» Do this: Restate word for word the lines beginning at the one that contains "const keeperX = grown(leverX, 0.8);" and ending at the one that contains "obj.parent = None"; include both and nothing else.

» Provided data:
—————
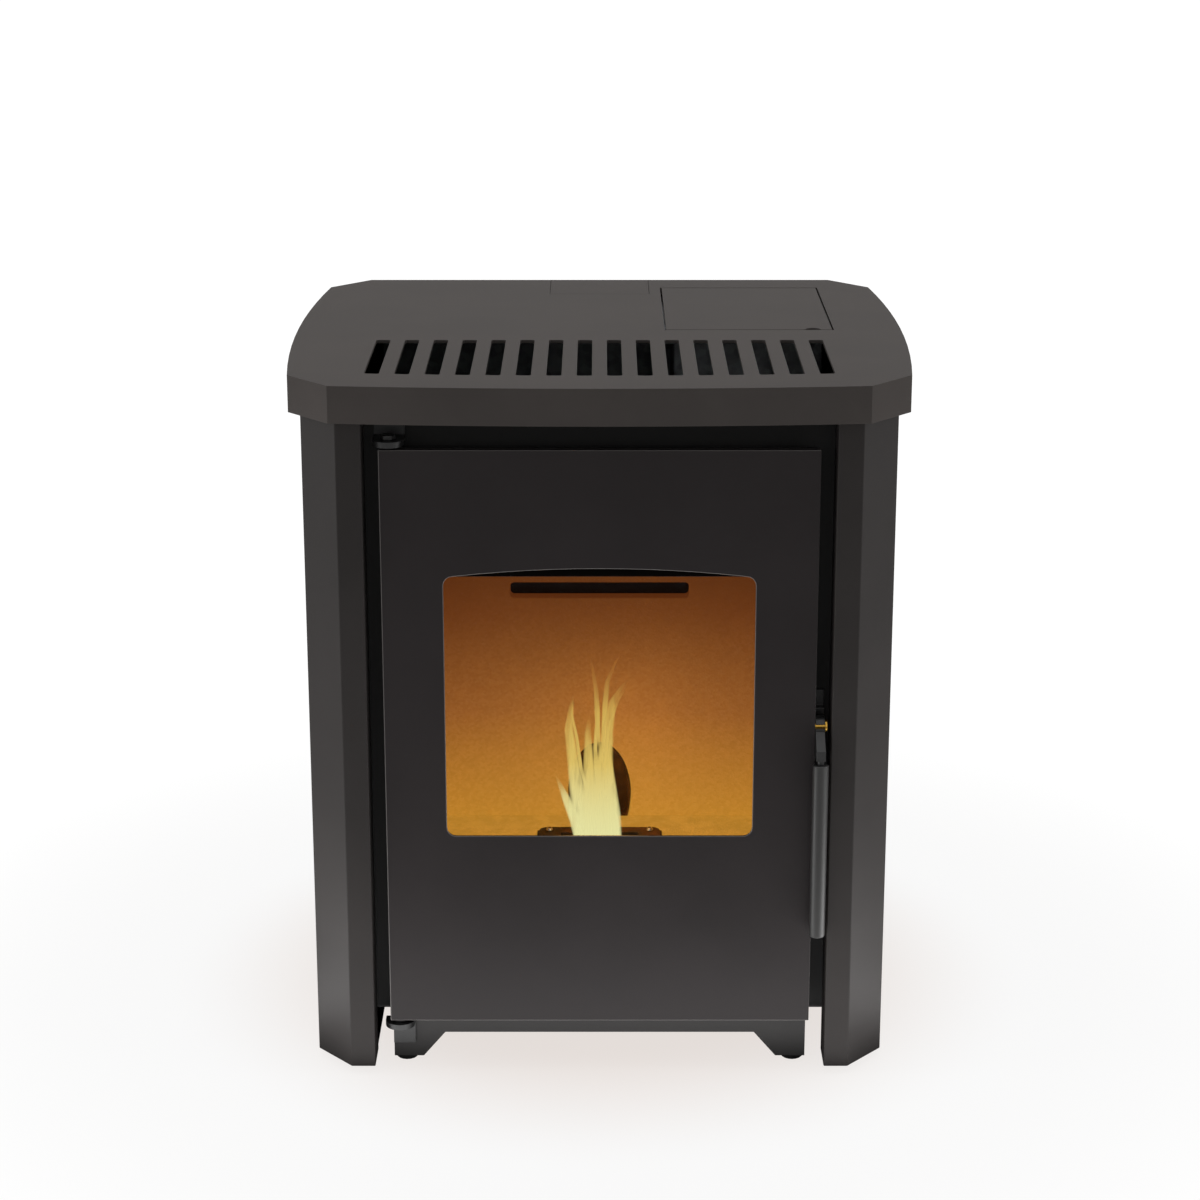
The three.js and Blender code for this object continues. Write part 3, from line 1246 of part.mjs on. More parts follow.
const latchBlock = block([frameX[1] - 14, frameX[1]], [spacerY[0], frameY[1] + 2], around(latchZ, 18));
const paneOpening = rectangle(grown([-windowHalfWidth, windowHalfWidth], 4), [windowBottom - 7, windowTop + windowArch + 2]);
piece(door, 'door_frame', cut(
  join(
    prism('y', rectangle(frameX, frameZ), frameY, [paneOpening]),
    outerRib,
    innerRib,
    ...spacers,
    ...hingeBlocks,
    latchBlock,
  ),
  hingeBore,
  latchBore,
), innerPaint);

const glassX = grown([-windowHalfWidth, windowHalfWidth], glassLap);
const glassZ = [windowBottom - glassLap, windowTop + windowArch + glassLap - 2];
const glassY = [doorFrontY + doorSheet + gap, doorFrontY + doorSheet + gap + glassSheet];
piece(door, 'door_glass', prism('y', roundedRectangle(glassX, glassZ, 6, 2), glassY), ceramicGlass);
piece(door, 'glass_gasket', prism('y', rectangle(glassX, glassZ), [glassY[1] + gap, frameY[0] - gap],
  [rectangle(inside(glassX, glassGasketWidth), inside(glassZ, glassGasketWidth))]), ropeSeal);
piece(door, 'door_gasket', prism('y', rectangle(sealX, sealZ), [frameY[1] + gap, frontPlateY - gap],
  [rectangle(sealInX, sealInZ)]), ropeSeal);

// ---- hinges: a round-nosed lug above and below the door, each with its pin -----------------------
function hingeLug(rootY, span) {
  const nose = cut(
    cylinder('z', hingeLugRadius, span, [hingeX, hingeY], 24),
    block(around(hingeX, 3 * hingeLugRadius), [hingeY, hingeY + 2 * hingeLugRadius], span),
  );
  return join(block(around(hingeX, 2 * hingeLugRadius), [hingeY - 1, rootY], span), nose);
}
const topLugZ = [doorTop + hingeLugSlit, doorTop + hingeLugSlit + hingeLugSheet];
const topPinHole = cylinder('z', hingePinRadius + gap, [topLugZ[0] - 1, topLugZ[1] + 1], [hingeX, hingeY], 16);
piece(casing, 'top_hinge_bracket', cut(join(
  hingeLug(frontPlateY - gap, topLugZ),
  block(around(hingeX, 2 * hingeLugRadius), [frontPlateY - gap - hingeFlangeSheet, frontPlateY - gap],
    [topLugZ[0], topLugZ[1] + hingeFlangeHeight]),
), topPinHole), blackSteel);
piece(casing, 'top_hinge_pin', join(
  cylinder('z', hingeHeadRadius, [topLugZ[1] + gap, topLugZ[1] + gap + hingeHeadHeight], [hingeX, hingeY], 6),
  cylinder('z', hingePinRadius, [doorTop - hingePinReach + 1, topLugZ[1] + 1], [hingeX, hingeY], 16),
), blackSteel);

const lowCollar = 2.7;
const lowLugZ = [doorBottom - lowCollar - 2 * gap - hingeLugSheet, doorBottom - lowCollar - 2 * gap];
const lowPinHole = cylinder('z', hingePinRadius + gap, [lowLugZ[0] - 1, lowLugZ[1] + 1], [hingeX, hingeY], 16);
const lowFlangeX = [-plinthHalfWidth, hingeX + hingeLugRadius];
piece(casing, 'bottom_hinge_bracket', cut(join(
  hingeLug(plinthFrontY - gap, lowLugZ),
  block(lowFlangeX, [plinthFrontY - gap - hingeFlangeSheet, plinthFrontY - gap],
    [lowLugZ[0] - hingeFlangeHeight, lowLugZ[1]]),
), lowPinHole), blackSteel);
piece(casing, 'bottom_hinge_pin', join(
  cylinder('z', hingePinRadius, [lowLugZ[0] - 2, doorBottom + hingePinReach - 1], [hingeX, hingeY], 16),
  cylinder('z', hingeHeadRadius, [lowLugZ[1] + gap, doorBottom - gap], [hingeX, hingeY], 16),
), blackSteel);

// ---- latch: split-hub lever, cross pin, grip and keeper ------------------------------------------
const leverX = [doorHalfWidth + 2 * gap, doorHalfWidth + 2 * gap + leverSheet];
const gripY = doorFrontY - gripStandoff;
const keeperBottom = latchZ + 6;
const noseTipY = latchY + noseReach;
const neckTop = gripTop + 10;
const lever = join(
  prism('x', circle(latchY, latchZ, leverHubRadius, 20), leverX),
  prism('x', [[latchY, latchZ - 6], [noseTipY - 2, latchZ - 3], [noseTipY, latchZ + 1],
    [noseTipY, latchZ + 3], [noseTipY - 1.5, keeperBottom - gap], [latchY, keeperBottom - gap]], leverX),
  prism('x', [[latchY + 2, latchZ - 8], [latchY - 7, latchZ - 2], [gripY - 4.5, neckTop + 3],
    [gripY - 4.5, gripTop + 4], [gripY + 4.5, gripTop + 4]], leverX),
  cylinder('z', neckRadius, [gripTop - neckReach, gripTop + 6], [gripX, gripY], 12),
);
piece(door, 'latch_lever', cut(
  lever,
  cylinder('x', latchPinRadius + gap, grown(leverX, 1), [latchY, latchZ], 16),
  block(grown(leverX, 1), [latchY - leverHubRadius - 3, latchY], around(latchZ + 1.5, leverSplit)),
), blackSteel);

const pinEnd = leverX[1] + gap;
piece(door, 'latch_pin', join(
  cylinder('x', latchPinRadius, [frameX[1] - 13, pinEnd + 1], [latchY, latchZ], 16),
  cylinder('x', latchPinRadius + 1.5, [pinEnd, pinEnd + 2.2], [latchY, latchZ], 16),
), zincYellow);

const gripProfile = [
  [neckRadius + gap, gripTop - neckReach - gap], [neckRadius + gap, gripTop], [gripRadius - 1, gripTop],
  [gripRadius, gripTop - 1.5], [gripRadius, gripTop - gripLength + 1.5], [gripRadius - 1, gripTop - gripLength],
  [0, gripTop - gripLength], [0, gripTop - neckReach - gap],
].map(([r, z]) => new THREE.Vector2(r, z - gripTop));
piece(door, 'grip', solid(new THREE.LatheGeometry([...gripProfile, gripProfile[0]].reverse(), 24)
  .rotateX(Math.PI / 2)), rubber, [gripX, gripY, gripTop]);

const keeperX = grown(leverX, 0.8);
piece(casing, 'latch_keeper', join(
  block(keeperX, [noseTipY - 7, frontPlateY - gap], [keeperBottom, keeperBottom + keeperHeight]),
  block(keeperX, [frontPlateY - gap - hingeFlangeSheet, frontPlateY - gap],
    [keeperBottom, keeperBottom + keeperHeight + 14]),
), blackSteel);

export default stove;
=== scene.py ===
import json
import math

import bmesh
import bpy
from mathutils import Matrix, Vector

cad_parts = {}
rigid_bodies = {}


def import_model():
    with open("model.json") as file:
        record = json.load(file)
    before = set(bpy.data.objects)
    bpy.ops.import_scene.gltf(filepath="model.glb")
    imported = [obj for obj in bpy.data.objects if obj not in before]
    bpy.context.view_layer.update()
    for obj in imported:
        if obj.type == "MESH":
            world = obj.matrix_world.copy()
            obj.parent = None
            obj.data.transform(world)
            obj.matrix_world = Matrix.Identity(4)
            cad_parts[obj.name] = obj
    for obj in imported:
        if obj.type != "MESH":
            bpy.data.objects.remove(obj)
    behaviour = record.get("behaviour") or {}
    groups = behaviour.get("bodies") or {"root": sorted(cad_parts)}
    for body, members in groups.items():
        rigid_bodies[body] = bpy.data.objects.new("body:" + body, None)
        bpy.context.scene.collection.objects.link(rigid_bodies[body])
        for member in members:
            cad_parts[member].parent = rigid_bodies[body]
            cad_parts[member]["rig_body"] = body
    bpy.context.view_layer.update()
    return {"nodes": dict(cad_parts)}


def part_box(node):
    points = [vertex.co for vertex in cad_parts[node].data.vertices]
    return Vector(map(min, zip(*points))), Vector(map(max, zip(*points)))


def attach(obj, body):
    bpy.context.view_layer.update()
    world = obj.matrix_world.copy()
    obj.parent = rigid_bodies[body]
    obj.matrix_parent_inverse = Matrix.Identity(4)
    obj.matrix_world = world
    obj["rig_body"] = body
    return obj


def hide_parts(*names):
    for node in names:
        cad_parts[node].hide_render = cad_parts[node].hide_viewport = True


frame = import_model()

NODES = frame["nodes"]

# ---- base frame and levelling feet ---------------------------------------------------------------
# Folded sheet-steel base in matt black heat-resistant paint, standing on four rubber-padded feet
# that screw through its corner flanges. The folds are rounded, as a press brake leaves them.


class Wire:
    """One output of a finish's node tree. Sums and products written on it add Math nodes."""

    def __init__(self, finish, socket):
        self.finish = finish
        self.socket = socket

    def maths(self, operation, *values):
        return self.finish.node("ShaderNodeMath", {"operation": operation}, dict(enumerate(values)))

    def __add__(self, other):
        return self.maths("ADD", self, other)

    def __sub__(self, other):
        return self.maths("SUBTRACT", self, other)

    def __rsub__(self, other):
        return self.maths("SUBTRACT", other, self)

    def __mul__(self, other):
        return self.maths("MULTIPLY", self, other)

    def __truediv__(self, other):
        return self.maths("DIVIDE", self, other)

    __radd__ = __add__
    __rmul__ = __mul__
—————
» Expected output:
const keeperX = grown(leverX, 0.8);
piece(casing, 'latch_keeper', join(
  block(keeperX, [noseTipY - 7, frontPlateY - gap], [keeperBottom, keeperBottom + keeperHeight]),
  block(keeperX, [frontPlateY - gap - hingeFlangeSheet, frontPlateY - gap],
    [keeperBottom, keeperBottom + keeperHeight + 14]),
), blackSteel);

export default stove;
=== scene.py ===
import json
import math

import bmesh
import bpy
from mathutils import Matrix, Vector

cad_parts = {}
rigid_bodies = {}


def import_model():
    with open("model.json") as file:
        record = json.load(file)
    before = set(bpy.data.objects)
    bpy.ops.import_scene.gltf(filepath="model.glb")
    imported = [obj for obj in bpy.data.objects if obj not in before]
    bpy.context.view_layer.update()
    for obj in imported:
        if obj.type == "MESH":
            world = obj.matrix_world.copy()
            obj.parent = None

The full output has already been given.